The starter is in a state where it has mostly gone through a growth phase and is ready to get to work turning your acetaldehyde back into alcohol.

The intended flavor profile of your beer is mostly unaffected since yeast throw out our wanted phenols and esters during the growth phase and that will not reoccur in the re-pitched beer.

You can warm your beer to room temp, release pressure, and krausen if your beer doesn't clean up.

Good luck
 
I used Centennial hops, Safale-05, and I had a heater wrapped around the bucket for the first two weeks or so set to 64.


Was the fermenting beer at 64 or the heater set at 64? High temps with that yeast could easily put off some flavors unwanted in an IPA. An ambient temp of 64 could have gotten you spikes into the 70's during peak fermentation and a heater wrapped around a bucket sat to 64 could be even worse depending on the set-up.
 
Was the fermenting beer at 64 or the heater set at 64? High temps with that yeast could easily put off some flavors unwanted in an IPA. An ambient temp of 64 could have gotten you spikes into the 70's during peak fermentation and a heater wrapped around a bucket sat to 64 could be even worse depending on the set-up.

The heater was set at 64 with the probe taped to the outside of the bucket. The ambient temp was likely 55-60 (temperature controlled basement in NE).
 
Not sure I agree with acetaldehyde. How many gallons? How many packs did you pitch? Did you rehydrate? I seriously, seriously doubt there would be any issues with US-05 unless the packets were like >5 years old or you were brewing >10 gallons and only used one pack without rehydration.

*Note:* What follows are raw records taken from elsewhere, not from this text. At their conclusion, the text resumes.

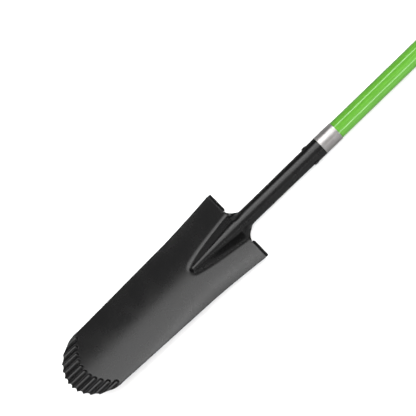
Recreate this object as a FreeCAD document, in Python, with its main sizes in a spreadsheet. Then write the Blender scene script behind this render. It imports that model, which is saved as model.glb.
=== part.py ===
import FreeCAD, Part
import Sketcher
import math
import os

from FreeCAD import Vector

# Detecting shovel with a long pressed blade and a fibreglass handle, in millimetres.
# It lies on its back, face up: +X runs along the handle to the grip, +Z is the blade's front and
# the origin is on the ground, midway between the cutting edge and the grip's end.
# Stations on the blade are given as "down", the distance from the shoulder towards the cutting
# edge, so a point of the neck or socket above the shoulder has a negative "down".

doc = FreeCAD.newDocument("detecting_shovel")
sheet = doc.addObject("Spreadsheet::Sheet", "Sizes")

SIZES = (
    ("tool_length", 1050),
    ("axis_height", 20),
    ("sheet_steel", 2.2),
    ("lap", 0.08),
    ("blade_length", 375),
    ("shoulder_half", 63.6),
    ("shoulder_ear", 5.2),
    ("ear_length", 110),
    ("ear_fade", 1.5),
    ("side_taper", 0.028),
    ("tip_half", 55.1),
    ("tip_round", 68.9),
    ("tip_fullness", 0.99),
    ("blade_drop", 12.8),
    ("blade_lift", 0.08),
    ("blade_curve", 0.00007),
    ("shoulder_dish", 170),
    ("dish_radius", 140),
    ("tip_dish", 195),
    ("dish_fade", 220),
    ("socket_radius", 15),
    ("socket_taper", 0.8),
    ("swage", 1),
    ("swage_length", 28),
    ("socket_length", 192),
    ("seam_gap", 1.5),
    ("swage_step", 10),
    ("neck_start", 2.5),
    ("neck_soft", 9),
    ("neck_length", 40.5),
    ("neck_roll", 2.4),
    ("neck_waist", 15),
    ("waist_along", 14),
    ("strip_reach", 44.5),
    ("frog_length", 98),
    ("frog_slope", 0.14),
    ("frog_nose", 5),
    ("frog_flank", 59.5),
    ("nose_flank", 32),
    ("flank_fade", 1.5),
    ("frog_fillet", 19),
    ("nose_fillet", 5),
    ("flute_count", 11),
    ("flute_pitch", 9.7),
    ("flute_half", 4.3),
    ("flute_rise", 3.4),
    ("flute_round", 1.9),
    ("flute_flank", 50),
    ("flute_fillet", 1.4),
    ("flute_hollow", 0.8),
    ("flute_reach", 37.5),
    ("flute_row_radius", 88),
    ("notch_depth", 3.7),
    ("tread_inner", 34.5),
    ("tread_outer", 68.3),
    ("tread_bend", 7),
    ("tread_angle", 78),
    ("tread_reach", 15.9),
    ("tread_flare", 0.4),
    ("core_play", 0.1),
    ("core_depth", 143),
    ("core_rise", 70),
    ("core_chamfer", 1),
    ("tube_radius", 16),
    ("tube_bore", 12.5),
    ("tube_top", 425),
    ("plug_length", 75),
    ("ferrule_wall", 0.8),
    ("ferrule_length", 36.3),
    ("ferrule_lip", 0.5),
    ("ferrule_bead", 1.6),
    ("rivet_radius", 3),
    ("rivet_head", 5.5),
    ("rivet_rise", 1.1),
    ("rivet_setback", 23),
    ("grip_socket", 70),
    ("grip_wall", 4.6),
    ("loop_start", 437),
    ("loop_width", 128),
    ("loop_thick", 22),
    ("loop_depth", 26),
    ("loop_foot", 28),
    ("sleeve_radius", 16.5),
    ("sleeve_length", 72),
    ("washer_radius", 7),
    ("washer_thick", 1.2),
    ("washer_sink", 1),
    ("washer_play", 0.2),
)

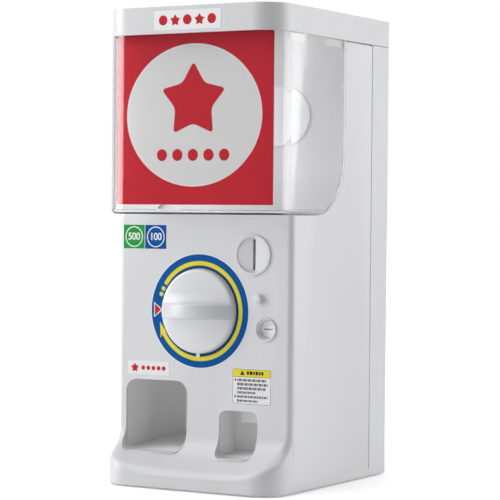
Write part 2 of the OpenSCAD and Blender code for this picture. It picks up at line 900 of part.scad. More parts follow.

I pitched one package into ~5 gallons, I did not rehydrate, and the yeast was not expired according to date on the package.
 
I pitched one package into ~5 gallons, I did not rehydrate, and the yeast was not expired according to date on the package.

Then it almost definitely is NOT acetaldehyde. You probably have an apple ester, which *might* fade but might take many months before it does. In all honesty, it's really impossible to help much more without tasting the beer myself.